Assisted Suicide always has been, and most likely always will be, a hugely controversial topic. It is easy to see why those in power are reluctant to make changes to the laws surrounding euthanasia; the House of Commons for example, had not voted on the subject for over 20 years until September 2015. There are websites such as ‘Dignity in Dying’ which rally for the legalisation of Assisted Suicide. In an independent* survey carried out in 2015, the campaign group for Dignity in Dying reported that 82% of the questioned populous supported a change in law regarding assisted dying for terminally ill adults. There are also those in positions of relative power who feel compelled to come forward and push for a thorough review on what some consider a ‘blanket law’. Rob Marris MP tabled a Private Member’s Bill in the House of Commons on assisted dying in June 2015 to ensure there was a safeguarded framework to give terminally ill individuals choice over their end of life care (DID, 2016). It was debated in the House of Commons in September 2015 but after a passionate debate, it was overwhelmingly rejected by 330 to 118 (Rowena Mason, 2015).
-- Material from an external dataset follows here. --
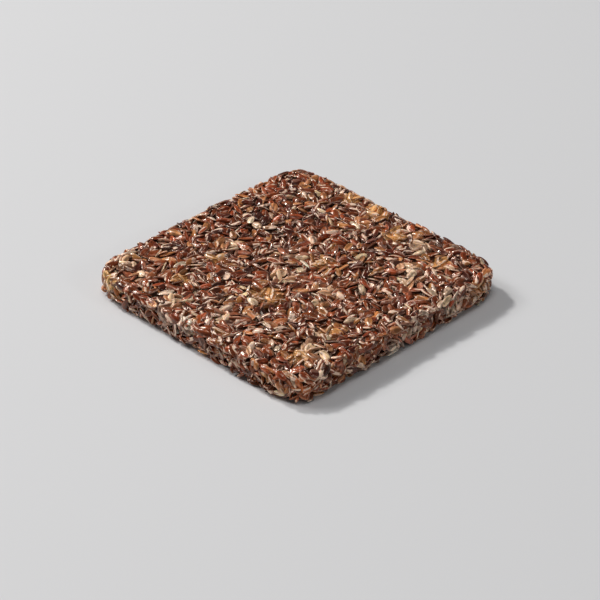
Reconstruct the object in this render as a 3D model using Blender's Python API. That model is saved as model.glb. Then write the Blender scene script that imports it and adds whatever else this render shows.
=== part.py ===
"""Flaxseed brittle: one pressed square of whole flaxseeds set in syrup.

Run with: blender --background --python part.py

The brittle is a single solid. Its core is a square plate of syrup with rounded corners and softened
edges. Its top and walls are covered all over with the seeds that show, each a low oval bump at its true
size, fused to the core. The underside is the flat face that lay on the tray. Metres, +Z up, origin at
the middle of the base.

The skin is laid out on a flat sheet first: the top face keeps its own shape, and the walls are folded
out around it. A sheet point is a 2D vector. Its half side is that of the round-cornered square that
passes through it, so the walls are the band past the top face's rim.
"""

import math
import random

import bmesh
import bpy
from mathutils import Vector
from mathutils.geometry import delaunay_2d_cdt

# Driving dimensions of the plate
SIDE = 0.090
THICKNESS = 0.010
CORNER_POWER = 10.0  # exponent of the superellipse in plan: 2 is a circle, 10 a round-cornered square
EDGE_RADIUS = 0.0026
FOOT_TUCK = 0.0006  # how far the walls pull in where the seeds curl under at the base
FOOT_POWER = 4  # the tuck grows with this power of the way down the wall
SWAY = 0.00022  # slow waviness of a plate that was rolled by hand
SWAY_WAVES = 1.4  # waves of it along one side

# One flaxseed and how it lies
SEED_LENGTH = 0.0047
SEED_WIDTH = 0.0024
SIZE_SPREAD = 0.12  # share by which seeds differ in size
CREST_LENGTH = 0.5  # of the ridge along a seed's middle, over the seed's length
CREST_HEIGHT = 0.00062  # how far the ridge stands over the syrup
CREST_SPREAD = 0.00015
EDGE_DEPTH = 0.00028  # how far a seed's outline is bedded under the syrup's mean level
TOP_TILT = math.radians(7)
WALL_TILT = math.radians(11)

# Outlines in shares of the seed's length and width: a whole seed's blunt end is at -u, its point at +u
WHOLE_OUTLINE = ((-0.50, 0.0), (-0.24, -0.48), (0.20, -0.46), (0.52, 0.0), (0.20, 0.46), (-0.24, 0.48))
SUNK_OUTLINE = ((-0.50, 0.0), (0.0, -0.48), (0.50, 0.0), (0.0, 0.48))
TIP_WIDTH = 0.72  # width near a seed's two ends, over its full width

# How the seeds are scattered: the whole ones first, then half-sunk ones between them
SCATTER_SEED = 41
WHOLE_TRIES = 40000
SUNK_TRIES = 5500
SUNK_SHOWING = 0.66  # share of a half-sunk seed's size that shows
PLAY = 0.0001  # least gap between two neighbours
LOOKUP_CELL = 0.003  # of the grid in which neighbours are found, over the width of the largest seed

# Layout of the sheet
BED_HALF = SIDE / 2 - CREST_HEIGHT - CREST_SPREAD  # half side of the syrup's own outline, under the bumps
BED_TOP = THICKNESS - CREST_HEIGHT - CREST_SPREAD
WALL_TOP = BED_TOP - EDGE_RADIUS
RIM_HALF = BED_HALF - EDGE_RADIUS
EDGE_LENGTH = EDGE_RADIUS * math.pi / 2
BELOW_BASE = SEED_LENGTH / 2  # the skin runs this far past the base before it is cut flat
SHEET_HALF = RIM_HALF + EDGE_LENGTH + WALL_TOP + BELOW_BASE
RING_STEP = 0.0022  # between the points along the sheet's outer edge
SHEET_MARGIN = 0.0005  # the seeds keep this far in from that edge
SAME_POINT = 1e-7
ON_PLANE = 1e-6

SEED_BROWN = (0.17, 0.065, 0.030, 1.0)


def plan_reach(angle):
    """Distance from the middle to the outline of a round-cornered square of half side 1."""
    power = abs(math.cos(angle)) ** CORNER_POWER + abs(math.sin(angle)) ** CORNER_POWER
    return power ** (-1.0 / CORNER_POWER)


def half_side(point):
    """Half side of the round-cornered square that passes through a sheet point."""
    return point.length / plan_reach(math.atan2(point.y, point.x))


def plan_normal(point):
    """Outward direction, in plan, of the round-cornered square that passes through a point."""
    steep = CORNER_POWER - 1
    scaled = point / max(abs(point.x), abs(point.y))
    out = Vector((math.copysign(abs(scaled.x) ** steep, scaled.x),
                  math.copysign(abs(scaled.y) ** steep, scaled.y)))
    return out.normalized()


def wall_section(walk):
    """(inset, height, slope of the normal) at a distance down from the top face's rim."""
    if walk < EDGE_LENGTH:
        turn = walk / EDGE_RADIUS
        return EDGE_RADIUS * (1 - math.sin(turn)), BED_TOP - EDGE_RADIUS * (1 - math.cos(turn)), turn
    height = WALL_TOP - (walk - EDGE_LENGTH)
    down = 1 - height / WALL_TOP
    return FOOT_TUCK * down ** FOOT_POWER, height, math.pi / 2


def sway(place):
    """Height of the slow waviness at a place, which fades out towards the base."""
    turn = 2 * math.pi * SWAY_WAVES / SIDE
    return SWAY * math.sin(turn * (place.x + place.y / 2)) * math.cos(turn * place.y) * place.z / BED_TOP


def on_skin(point, lift):
    """The place in space of a sheet point that stands lift over the bare syrup."""
    half = half_side(point)
    if half <= RIM_HALF:
        place = Vector((point.x, point.y, BED_TOP))
        normal = Vector((0, 0, 1))
    else:
        inset, height, slope = wall_section(half - RIM_HALF)
        plan = point * ((BED_HALF - inset) / half)
        place = Vector((plan.x, plan.y, height))
        out = plan_normal(point)
        normal = Vector((out.x * math.sin(slope), out.y * math.sin(slope), math.cos(slope)))
    place.z += sway(place)
    return place + normal * lift


class Seed:
    """One seed on the sheet: its middle, its size and pose, and the sheet steps along and across it."""

    def __init__(self, middle, whole, rng):
        half = half_side(middle)
        on_top = half <= RIM_HALF
        showing = 1 if whole else SUNK_SHOWING
        tilt = TOP_TILT if on_top else WALL_TILT
        self.middle = middle
        self.whole = whole
        self.length = SEED_LENGTH * showing * (1 + rng.uniform(-SIZE_SPREAD, SIZE_SPREAD))
        self.width = SEED_WIDTH * showing * (1 + rng.uniform(-SIZE_SPREAD, SIZE_SPREAD))
        self.crest = CREST_HEIGHT * showing + rng.uniform(-CREST_SPREAD, CREST_SPREAD)
        self.pitch = math.tan(rng.uniform(-tilt, tilt))
        self.roll = math.tan(rng.uniform(-tilt, tilt))
        if on_top:
            around = Vector((1, 0))
            down = Vector((0, 1))
        else:
            # Sheet steps that are one metre in space, around the wall and down it
            out = plan_normal(middle)
            around = Vector((-out.y, out.x)) * half / BED_HALF
            down = middle / half
        heading = rng.uniform(0, 2 * math.pi)
        self.along = around * math.cos(heading) + down * math.sin(heading)
        self.across = down * math.cos(heading) - around * math.sin(heading)

    def sheet_point(self, u, v):
        """The sheet point u metres along the seed and v metres across it."""
        return self.middle + self.along * u + self.across * v

    def lifted(self, u, v, height):
        """(sheet point, lift over the syrup) of a point of the tilted seed."""
        return self.sheet_point(u, v), height + u * self.pitch + v * self.roll

    def outline(self):
        """The points round the seed, fewer where it is half sunk."""
        places = WHOLE_OUTLINE if self.whole else SUNK_OUTLINE
        return [self.lifted(u * self.length, v * self.width, -EDGE_DEPTH) for u, v in places]

    def ridge(self):
        """The two ends of the ridge along a whole seed, or the one peak of a half-sunk seed."""
        if not self.whole:
            return [self.lifted(0, 0, self.crest)]
        reach = self.length * CREST_LENGTH / 2
        return [self.lifted(-reach, 0, self.crest), self.lifted(reach, 0, self.crest)]

    def discs(self):
        """(place, radius) of three discs that cover the seed, by which it keeps off its neighbours."""
        middle_radius = self.width / 2
        tip_radius = middle_radius * TIP_WIDTH
        reach = self.length / 2 - tip_radius
        return [(on_skin(self.sheet_point(u, 0), 0), radius)
                for u, radius in ((-reach, tip_radius), (0, middle_radius), (reach, tip_radius))]

    def on_sheet(self):
        return all(half_side(point) < SHEET_HALF - SHEET_MARGIN for point, _ in self.outline())


class Crowd:
    """The discs of the seeds placed so far, kept in a grid for quick lookup."""

    def __init__(self):
        self.cells = {}

    def cell_of(self, place):
        return tuple(math.floor(coordinate / LOOKUP_CELL) for coordinate in place)

    def add(self, discs):
        for place, radius in discs:
            self.cells.setdefault(self.cell_of(place), []).append((place, radius))

    def clears(self, place, radius):
        """Whether a disc keeps its gap to all the discs in the cells around it."""
        x, y, z = self.cell_of(place)
        for i in (x - 1, x, x + 1):
            for j in (y - 1, y, y + 1):
                for k in (z - 1, z, z + 1):
                    for other, other_radius in self.cells.get((i, j, k), ()):
                        if (place - other).length < radius + other_radius + PLAY:
                            return False
        return True


def scattered_seeds():
    """Seeds at random places and headings over the whole sheet, none on another."""
    rng = random.Random(SCATTER_SEED)
    crowd = Crowd()
    seeds = []
    for whole, tries in ((True, WHOLE_TRIES), (False, SUNK_TRIES)):
        for _ in range(tries):
            middle = Vector((rng.uniform(-SHEET_HALF, SHEET_HALF), rng.uniform(-SHEET_HALF, SHEET_HALF)))
            seed = Seed(middle, whole, rng)
            discs = seed.discs()
            if seed.on_sheet() and all(crowd.clears(place, radius) for place, radius in discs):
                seeds.append(seed)
                crowd.add(discs)
    return seeds


def outer_ring():
    """Points along the sheet's outer edge, well under the base."""
    count = round(8 * SHEET_HALF / RING_STEP)
    ring = []
    for i in range(count):
        angle = 2 * math.pi * i / count
        reach = SHEET_HALF * plan_reach(angle)
        ring.append((Vector((reach * math.cos(angle), reach * math.sin(angle))), 0.0))
    return ring


def seeded_skin():
    """The open skin of seeds over the top and walls, as a bmesh."""
    points = []
    edges = []
    for seed in scattered_seeds():
        first = len(points)
        outline = seed.outline()
        ridge = seed.ridge()
        points += outline + ridge
        count = len(outline)
        edges += [(first + i, first + (i + 1) % count) for i in range(count)]
        edges += [(first + count + i, first + count + i + 1) for i in range(len(ridge) - 1)]
    points += outer_ring()
    places = [point for point, _ in points]
    verts, _, faces, sources, _, _ = delaunay_2d_cdt(places, edges, [], 0, SAME_POINT)
    skin = bmesh.new()
    for vert, source in zip(verts, sources):
        # Where two outlines cross, the extra point has no source and lies on the bare syrup
        lift = points[source[0]][1] if source else 0.0
        skin.verts.new(on_skin(vert, lift))
    skin.verts.ensure_lookup_table()
    for face in faces:
        skin.faces.new([skin.verts[i] for i in face])
    return skin


def cut_base(skin):
    """Cuts the skin off at the base plane and caps it with one flat face."""
    everything = skin.verts[:] + skin.edges[:] + skin.faces[:]
    bmesh.ops.bisect_plane(skin, geom=everything, dist=ON_PLANE, plane_co=(0, 0, 0), plane_no=(0, 0, 1),
                           clear_inner=True)
    rim = [edge for edge in skin.edges if edge.is_boundary]
    for vert in {vert for edge in rim for vert in edge.verts}:
        vert.co.z = 0.0
    bmesh.ops.edgeloop_fill(skin, edges=rim)
    bmesh.ops.recalc_face_normals(skin, faces=skin.faces)
    bmesh.ops.triangulate(skin, faces=[face for face in skin.faces if len(face.verts) > 3])


def centre_over_origin(skin):
    """Moves the skin so that the middle of its box lies over the origin."""
    xs = [vert.co.x for vert in skin.verts]
    ys = [vert.co.y for vert in skin.verts]
    middle = Vector(((min(xs) + max(xs)) / 2, (min(ys) + max(ys)) / 2, 0))
    bmesh.ops.translate(skin, verts=skin.verts, vec=-middle)


def seed_material():
    material = bpy.data.materials.new("glazed_flaxseed")
    material.use_nodes = True
    shader = material.node_tree.nodes["Principled BSDF"]
    shader.inputs["Base Color"].default_value = SEED_BROWN
    shader.inputs["Roughness"].default_value = 0.32
    shader.inputs["Metallic"].default_value = 0.0
    return material


def build_brittle():
    skin = seeded_skin()
    cut_base(skin)
    centre_over_origin(skin)
    mesh = bpy.data.meshes.new("flaxseed_brittle")
    skin.to_mesh(mesh)
    skin.free()
    mesh.materials.append(seed_material())
    brittle = bpy.data.objects.new("flaxseed_brittle", mesh)
    bpy.context.scene.collection.objects.link(brittle)


def main():
    for leftover in list(bpy.data.objects):
        bpy.data.objects.remove(leftover)
    build_brittle()


main()
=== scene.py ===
"""Looks of the flaxseed brittle: whole glazed flaxseeds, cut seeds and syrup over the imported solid.

The surface of the brittle is laid flat as three charts: the top, the ring of walls and the underside.
On each chart seeds are dropped one by one towards the core, and each comes to rest on those below it,
until the finished surface is reached. A core of syrup fills what no seed shows. Seeds of one kind are
one piece. Lengths are in millimetres up to the meshes, which are in metres like the camera and stage.
"""

import math
from collections import namedtuple

import bmesh
import bpy
import numpy as np
from mathutils import Matrix, Vector


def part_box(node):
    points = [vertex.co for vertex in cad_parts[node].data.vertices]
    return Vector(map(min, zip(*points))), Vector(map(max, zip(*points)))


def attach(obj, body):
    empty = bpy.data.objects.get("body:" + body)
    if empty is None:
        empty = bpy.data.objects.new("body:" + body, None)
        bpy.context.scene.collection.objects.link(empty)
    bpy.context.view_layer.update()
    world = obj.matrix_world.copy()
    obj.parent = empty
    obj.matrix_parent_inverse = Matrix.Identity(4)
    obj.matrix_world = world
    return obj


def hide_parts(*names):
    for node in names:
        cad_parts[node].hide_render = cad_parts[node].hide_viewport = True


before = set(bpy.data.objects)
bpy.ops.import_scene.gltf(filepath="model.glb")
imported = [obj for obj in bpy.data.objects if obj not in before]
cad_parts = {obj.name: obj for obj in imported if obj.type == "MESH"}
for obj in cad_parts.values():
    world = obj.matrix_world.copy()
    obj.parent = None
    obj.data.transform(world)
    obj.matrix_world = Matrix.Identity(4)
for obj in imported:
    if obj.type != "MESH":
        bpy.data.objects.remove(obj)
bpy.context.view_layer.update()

MM = 0.001
RANDOM_SEED = 7

# The finished outline, from the frame's box
NODE = "flaxseed_brittle"
NODE_LOW, NODE_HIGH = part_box(NODE)
BUMP_HEIGHT = 0.4  # how far the highest seeds stand over the level of the top
HALF = (NODE_HIGH[0] - NODE_LOW[0] + NODE_HIGH[1] - NODE_LOW[1]) / 4 / MM
TOP = NODE_HIGH[2] / MM - BUMP_HEIGHT
CORNER_POWER = 10.0  # exponent of the superellipse in plan
OUTLINE_POINTS = 4001
EDGE_RADIUS = 2.4
FOOT_TUCK = 0.6  # how far the walls pull in at the base
SWAY_HEIGHT = 0.22  # slow waviness of the rolled top
SWAY_PACE = 0.098  # radians for each millimetre

# One flaxseed
SEED_HALF = np.array((2.35, 1.2, 0.50))  # half its length, width and thickness
SIZE_SPREAD = 0.16
CHIP_SCALE = 0.72  # size of the seeds that fill the last gaps, over the size of the others
BLUNTNESS = 0.9  # under 1, the ends are blunter than an ellipse's
TAPER = 0.22  # how much narrower a seed gets towards its beak
THIN_RIM = 1.35  # over 1, the rim is thinner than an ellipse's
BEAK_BEND = 0.08
BEAK = (1.08, 0.16, 0.0)
PLAIN_DETAIL = (12, 8)  # points round a seed, and rings from end to end
CUT_DETAIL = (14, 10)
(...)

Under the new proposals, people with less than six months to live could have been prescribed a lethal dose of drugs, which they had to be able to take themselves (BBC, 2015). There was also the attached condition that two doctors and a High Court judge would need to approve each case. Another variation of The Assisted Dying Bill, originally drafted by Lord Falconer in 2013, is now once again making its way through the Progress of the Bill. The first reading took place in the House of Lords on June 9th 2016, although the second reading is still yet to be scheduled. If the bill is successful in passing the second reading it will then undergo the Committee Stage, then the Report Stage, and finally the third reading – all before it reaches the House of Lords to repeat each process again. With a BBC survey (Gallagher & Roxby, 2015) taken last year showing 74% of MPs oppose the legislation of Assisted Suicide – it does not appear that successful re-evaluation of the law will take place anytime in the near future.